◆ PROBLEM DESCRIPTION ◆
Gather, from the data below, each line in which the word "frame" occurs.

#### DATA SECTION ####

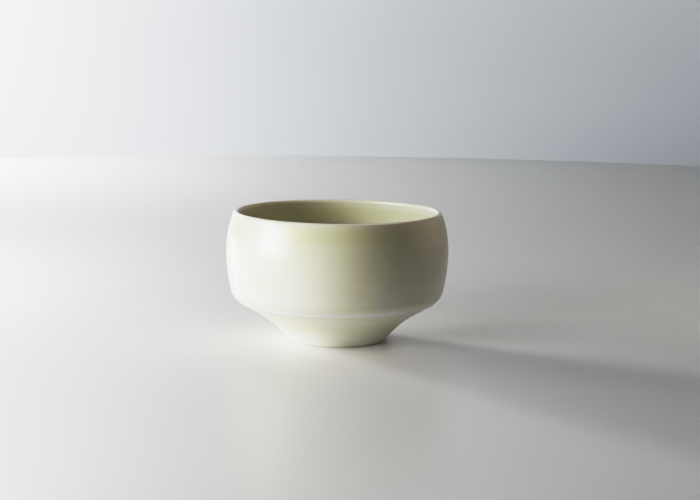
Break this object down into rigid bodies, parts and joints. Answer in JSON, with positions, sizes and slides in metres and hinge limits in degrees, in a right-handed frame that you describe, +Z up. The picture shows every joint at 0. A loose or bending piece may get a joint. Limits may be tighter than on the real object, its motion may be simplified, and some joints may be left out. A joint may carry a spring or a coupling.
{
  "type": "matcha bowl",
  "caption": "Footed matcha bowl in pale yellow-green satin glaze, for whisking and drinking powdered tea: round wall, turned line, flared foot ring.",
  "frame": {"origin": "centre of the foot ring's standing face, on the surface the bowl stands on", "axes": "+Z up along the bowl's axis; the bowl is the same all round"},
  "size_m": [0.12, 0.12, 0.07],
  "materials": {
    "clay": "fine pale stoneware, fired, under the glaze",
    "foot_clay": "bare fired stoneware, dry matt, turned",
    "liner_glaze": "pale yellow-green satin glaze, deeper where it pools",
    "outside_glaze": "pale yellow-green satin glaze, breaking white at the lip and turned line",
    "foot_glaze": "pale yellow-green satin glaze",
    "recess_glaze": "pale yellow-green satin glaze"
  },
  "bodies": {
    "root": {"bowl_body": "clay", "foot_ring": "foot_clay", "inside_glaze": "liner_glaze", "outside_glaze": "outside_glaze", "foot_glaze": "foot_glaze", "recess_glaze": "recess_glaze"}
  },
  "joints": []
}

####

◆ RESPONSE TO THIS TASK ◆
Break this object down into rigid bodies, parts and joints. Answer in JSON, with positions, sizes and slides in metres and hinge limits in degrees, in a right-handed frame that you describe, +Z up. The picture shows every joint at 0. A loose or bending piece may get a joint. Limits may be tighter than on the real object, its motion may be simplified, and some joints may be left out. A joint may carry a spring or a coupling.
  "frame": {"origin": "centre of the foot ring's standing face, on the surface the bowl stands on", "axes": "+Z up along the bowl's axis; the bowl is the same all round"},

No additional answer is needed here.